* **Goal**: Restate, word for word, every line of the data.

* **Stored data**:
-- START --
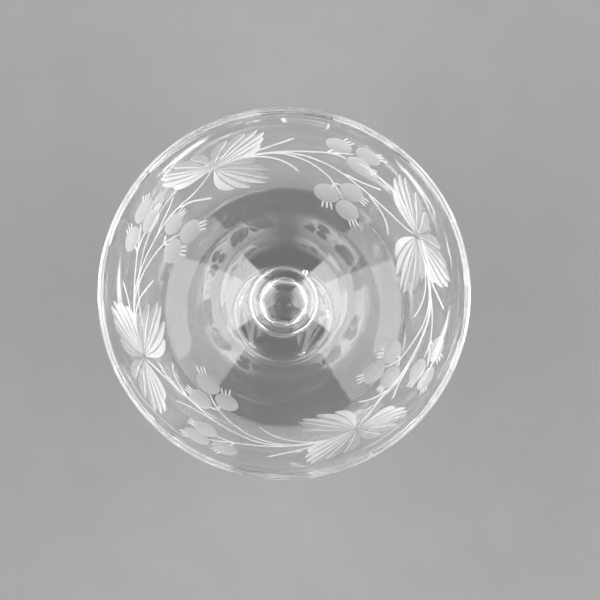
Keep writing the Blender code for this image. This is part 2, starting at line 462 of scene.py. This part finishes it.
# The engraved mesh
CREASE = math.radians(24.0)
STROKE_END = 0.02  # the share of its width and depth that a stroke keeps at its ends
UNCUT = 0.004 * MM  # a cut shallower than this doesn't hide another's edge
PLAIN_PITCH = 1.25 * MM  # between the rings of points on the polished wall
PLAIN_STEP = 1.3  # along a ring, in pitches
LAST_RING_GAP = 0.6  # the least between the last ring and the lip, in pitches
OLIVE_COARSENESS = 1.3  # the points in a round hollow are this much further apart

# The same, in the flat plane's millimetres
CUT_SPACING = 0.28  # between points along a cut
PLAIN_CLEARANCE = 0.35  # of a polished point from a cut's edge
CUT_CLEARANCE = 0.11
CUT_CELL = 0.14
EDGE_CLEARANCE = 0.05  # of a point inside a trench from the trench's edge
SAME_POINT = 1e-5


class Wall:
    """The bowl's outside, and the same surface laid out flat round the axis.

    The flat plane keeps each angle round the bowl. Its radius grows by the same ratio as the wall's own
    surface, so a small shape keeps its form, and one unit is 1 mm at the height of the leaves.
    """

    def __init__(self, outline):
        self.r, self.z = outline.T
        steps = np.hypot(*np.diff(outline, axis=0).T)
        growth = np.concatenate(([0.0], np.cumsum(2 * steps / (self.r[1:] + self.r[:-1]))))
        flat = np.exp(growth)
        self.flat = flat / np.interp(LEAF_RADIUS, self.r, flat) * LEAF_RADIUS / MM
        self.out = -normals_of(outline)

    def lay_out(self, degrees, mm_from_axis):
        flat = np.interp(np.asarray(mm_from_axis) * MM, self.r, self.flat)
        angle = np.radians(degrees)
        return np.column_stack((flat * np.cos(angle), flat * np.sin(angle)))

    def scale(self, points):
        """Flat units for one metre of wall."""
        flat = np.hypot(*points.T)
        return flat / np.interp(flat, self.flat, self.r)

    def normals(self, points):
        flat = np.hypot(*points.T)
        radial = np.interp(flat, self.flat, self.out[:, 0])
        upright = np.interp(flat, self.flat, self.out[:, 1])
        normal = np.column_stack((radial * points[:, 0] / flat, radial * points[:, 1] / flat, upright))
        return normal / np.linalg.norm(normal, axis=1)[:, None]

    def raise_up(self, points, depth):
        """Points of the flat plane, on the wall and sunk into it by depth."""
        flat = np.hypot(*points.T)
        r = np.interp(flat, self.flat, self.r)
        z = np.interp(flat, self.flat, self.z)
        surface = np.column_stack((r * points[:, 0] / flat, r * points[:, 1] / flat, z))
        return surface - self.normals(points) * np.asarray(depth)[:, None]


def even_line(controls, spacing):
    """A smooth line through the control points, as points at an even spacing."""
    controls = np.asarray(controls, float)
    padded = np.vstack((2 * controls[0] - controls[1], controls, 2 * controls[-1] - controls[-2]))
    t = np.linspace(0.0, 1.0, 24)[:, None]
    runs = []
    for a, b, c, d in zip(padded, padded[1:], padded[2:], padded[3:]):
        runs.append(0.5 * (2 * b + (c - a) * t + (2 * a - 5 * b + 4 * c - d) * t ** 2
                           + (3 * b - a - 3 * c + d) * t ** 3)[:-1])
    dense = np.vstack(runs + [controls[-1:]])
    along = np.concatenate(([0.0], np.cumsum(np.hypot(*np.diff(dense, axis=0).T))))
    count = max(6, int(round(along[-1] / spacing)) + 1)
    even = np.linspace(0.0, along[-1], count)
    return np.column_stack([np.interp(even, along, dense[:, i]) for i in (0, 1)])


class Stroke:
    """A V-shaped trench along its deepest line.

    lean is from -1 to 1: at 0 both faces are as wide, above 0 the left one is wider and shallower. The face
    on painted_shade_side (1 left, -1 right, 0 neither) is painted darker grey as shade.
    """

    def __init__(self, wall, controls, width, depth, taper, lean=0.0, painted_shade_side=0):
        self.line = even_line(controls, CUT_SPACING)
        size = np.maximum(taper(np.linspace(0.0, 1.0, len(self.line))), STROKE_END)
        half = size * width / 2 * wall.scale(self.line)
        self.left = half * (1 + lean)
        self.right = half * (1 - lean)
        self.depth = size * depth
        self.painted_shade_side = painted_shade_side
        run = np.gradient(self.line, axis=0)
        run /= np.hypot(*run.T)[:, None]
        self.side = np.column_stack((-run[:, 1], run[:, 0]))

    def row(self, share):
        return self.line + self.side * ((self.left if share > 0 else self.right) * share)[:, None]

    def outline(self):
        return np.vstack((self.line[:1], self.row(1.0)[1:-1], self.line[-1:], self.row(-1.0)[-2:0:-1]))

    def ridge(self):
        return self.line, self.depth

    def samples(self):
        rows = [self.line[1:-1]]
        for sign, half in ((1, self.left), (-1, self.right)):
            count = int(half.max() / CUT_SPACING)
            for i in range(1, count + 1):
                share = i / (count + 1)
                rows.append(self.row(sign * share)[half * (1 - share) > EDGE_CLEARANCE])
        return np.vstack(rows)

    def nearest(self, points):
        """How far off the line each point is, whether it is on the left, and where along the line."""
        start = self.line[:-1]
        run = np.diff(self.line, axis=0)
        offset = points[:, None] - start
        t = np.clip((offset * run).sum(2) / (run ** 2).sum(1), 0.0, 1.0)
        gap = offset - t[..., None] * run
        distance = np.linalg.norm(gap, axis=2)
        nearest = distance.argmin(1)
        rows = np.arange(len(points))
        on_left = (run[nearest, 0] * gap[rows, nearest, 1] - run[nearest, 1] * gap[rows, nearest, 0]) > 0
        return distance[rows, nearest], on_left, nearest + t[rows, nearest]

    def depth_at(self, points):
        distance, on_left, along = self.nearest(points)
        places = np.arange(len(self.line))
        half = np.where(on_left, np.interp(along, places, self.left), np.interp(along, places, self.right))
        return np.maximum(0.0, np.interp(along, places, self.depth) * (1.0 - distance / half))

    def finish_and_painted_shade_at(self, points):
        # The face on the painted shade side is painted darker grey as shade, the other keeps the white cut
        return np.where(np.where(self.nearest(points)[1], 1, -1) == self.painted_shade_side, PAINTED_SHADE_CUT, WHITE_CUT)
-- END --
* **Solution to this exercise**:
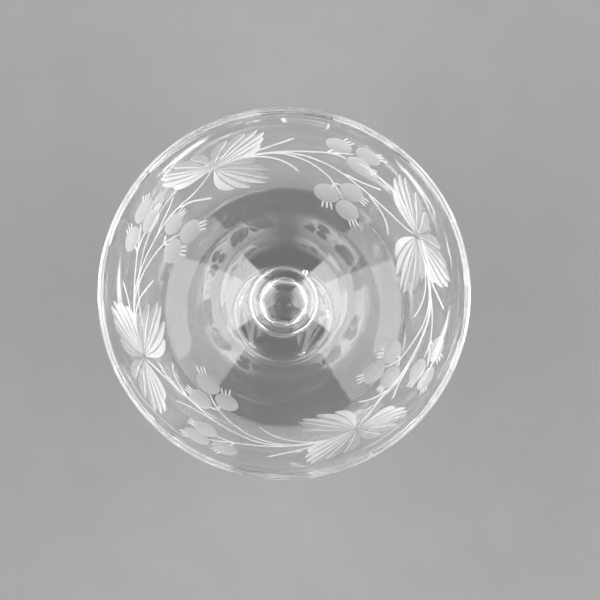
Keep writing the Blender code for this image. This is part 2, starting at line 462 of scene.py. This part finishes it.
# The engraved mesh
CREASE = math.radians(24.0)
STROKE_END = 0.02  # the share of its width and depth that a stroke keeps at its ends
UNCUT = 0.004 * MM  # a cut shallower than this doesn't hide another's edge
PLAIN_PITCH = 1.25 * MM  # between the rings of points on the polished wall
PLAIN_STEP = 1.3  # along a ring, in pitches
LAST_RING_GAP = 0.6  # the least between the last ring and the lip, in pitches
OLIVE_COARSENESS = 1.3  # the points in a round hollow are this much further apart

# The same, in the flat plane's millimetres
CUT_SPACING = 0.28  # between points along a cut
PLAIN_CLEARANCE = 0.35  # of a polished point from a cut's edge
CUT_CLEARANCE = 0.11
CUT_CELL = 0.14
EDGE_CLEARANCE = 0.05  # of a point inside a trench from the trench's edge
SAME_POINT = 1e-5


class Wall:
    """The bowl's outside, and the same surface laid out flat round the axis.

    The flat plane keeps each angle round the bowl. Its radius grows by the same ratio as the wall's own
    surface, so a small shape keeps its form, and one unit is 1 mm at the height of the leaves.
    """

    def __init__(self, outline):
        self.r, self.z = outline.T
        steps = np.hypot(*np.diff(outline, axis=0).T)
        growth = np.concatenate(([0.0], np.cumsum(2 * steps / (self.r[1:] + self.r[:-1]))))
        flat = np.exp(growth)
        self.flat = flat / np.interp(LEAF_RADIUS, self.r, flat) * LEAF_RADIUS / MM
        self.out = -normals_of(outline)

    def lay_out(self, degrees, mm_from_axis):
        flat = np.interp(np.asarray(mm_from_axis) * MM, self.r, self.flat)
        angle = np.radians(degrees)
        return np.column_stack((flat * np.cos(angle), flat * np.sin(angle)))

    def scale(self, points):
        """Flat units for one metre of wall."""
        flat = np.hypot(*points.T)
        return flat / np.interp(flat, self.flat, self.r)

    def normals(self, points):
        flat = np.hypot(*points.T)
        radial = np.interp(flat, self.flat, self.out[:, 0])
        upright = np.interp(flat, self.flat, self.out[:, 1])
        normal = np.column_stack((radial * points[:, 0] / flat, radial * points[:, 1] / flat, upright))
        return normal / np.linalg.norm(normal, axis=1)[:, None]

    def raise_up(self, points, depth):
        """Points of the flat plane, on the wall and sunk into it by depth."""
        flat = np.hypot(*points.T)
        r = np.interp(flat, self.flat, self.r)
        z = np.interp(flat, self.flat, self.z)
        surface = np.column_stack((r * points[:, 0] / flat, r * points[:, 1] / flat, z))
        return surface - self.normals(points) * np.asarray(depth)[:, None]


def even_line(controls, spacing):
    """A smooth line through the control points, as points at an even spacing."""
    controls = np.asarray(controls, float)
    padded = np.vstack((2 * controls[0] - controls[1], controls, 2 * controls[-1] - controls[-2]))
    t = np.linspace(0.0, 1.0, 24)[:, None]
    runs = []
    for a, b, c, d in zip(padded, padded[1:], padded[2:], padded[3:]):
        runs.append(0.5 * (2 * b + (c - a) * t + (2 * a - 5 * b + 4 * c - d) * t ** 2
                           + (3 * b - a - 3 * c + d) * t ** 3)[:-1])
    dense = np.vstack(runs + [controls[-1:]])
    along = np.concatenate(([0.0], np.cumsum(np.hypot(*np.diff(dense, axis=0).T))))
    count = max(6, int(round(along[-1] / spacing)) + 1)
    even = np.linspace(0.0, along[-1], count)
    return np.column_stack([np.interp(even, along, dense[:, i]) for i in (0, 1)])


class Stroke:
    """A V-shaped trench along its deepest line.

    lean is from -1 to 1: at 0 both faces are as wide, above 0 the left one is wider and shallower. The face
    on painted_shade_side (1 left, -1 right, 0 neither) is painted darker grey as shade.
    """

    def __init__(self, wall, controls, width, depth, taper, lean=0.0, painted_shade_side=0):
        self.line = even_line(controls, CUT_SPACING)
        size = np.maximum(taper(np.linspace(0.0, 1.0, len(self.line))), STROKE_END)
        half = size * width / 2 * wall.scale(self.line)
        self.left = half * (1 + lean)
        self.right = half * (1 - lean)
        self.depth = size * depth
        self.painted_shade_side = painted_shade_side
        run = np.gradient(self.line, axis=0)
        run /= np.hypot(*run.T)[:, None]
        self.side = np.column_stack((-run[:, 1], run[:, 0]))

    def row(self, share):
        return self.line + self.side * ((self.left if share > 0 else self.right) * share)[:, None]

    def outline(self):
        return np.vstack((self.line[:1], self.row(1.0)[1:-1], self.line[-1:], self.row(-1.0)[-2:0:-1]))

    def ridge(self):
        return self.line, self.depth

    def samples(self):
        rows = [self.line[1:-1]]
        for sign, half in ((1, self.left), (-1, self.right)):
            count = int(half.max() / CUT_SPACING)
            for i in range(1, count + 1):
                share = i / (count + 1)
                rows.append(self.row(sign * share)[half * (1 - share) > EDGE_CLEARANCE])
        return np.vstack(rows)

    def nearest(self, points):
        """How far off the line each point is, whether it is on the left, and where along the line."""
        start = self.line[:-1]
        run = np.diff(self.line, axis=0)
        offset = points[:, None] - start
        t = np.clip((offset * run).sum(2) / (run ** 2).sum(1), 0.0, 1.0)
        gap = offset - t[..., None] * run
        distance = np.linalg.norm(gap, axis=2)
        nearest = distance.argmin(1)
        rows = np.arange(len(points))
        on_left = (run[nearest, 0] * gap[rows, nearest, 1] - run[nearest, 1] * gap[rows, nearest, 0]) > 0
        return distance[rows, nearest], on_left, nearest + t[rows, nearest]

    def depth_at(self, points):
        distance, on_left, along = self.nearest(points)
        places = np.arange(len(self.line))
        half = np.where(on_left, np.interp(along, places, self.left), np.interp(along, places, self.right))
        return np.maximum(0.0, np.interp(along, places, self.depth) * (1.0 - distance / half))

    def finish_and_painted_shade_at(self, points):
        # The face on the painted shade side is painted darker grey as shade, the other keeps the white cut
        return np.where(np.where(self.nearest(points)[1], 1, -1) == self.painted_shade_side, PAINTED_SHADE_CUT, WHITE_CUT)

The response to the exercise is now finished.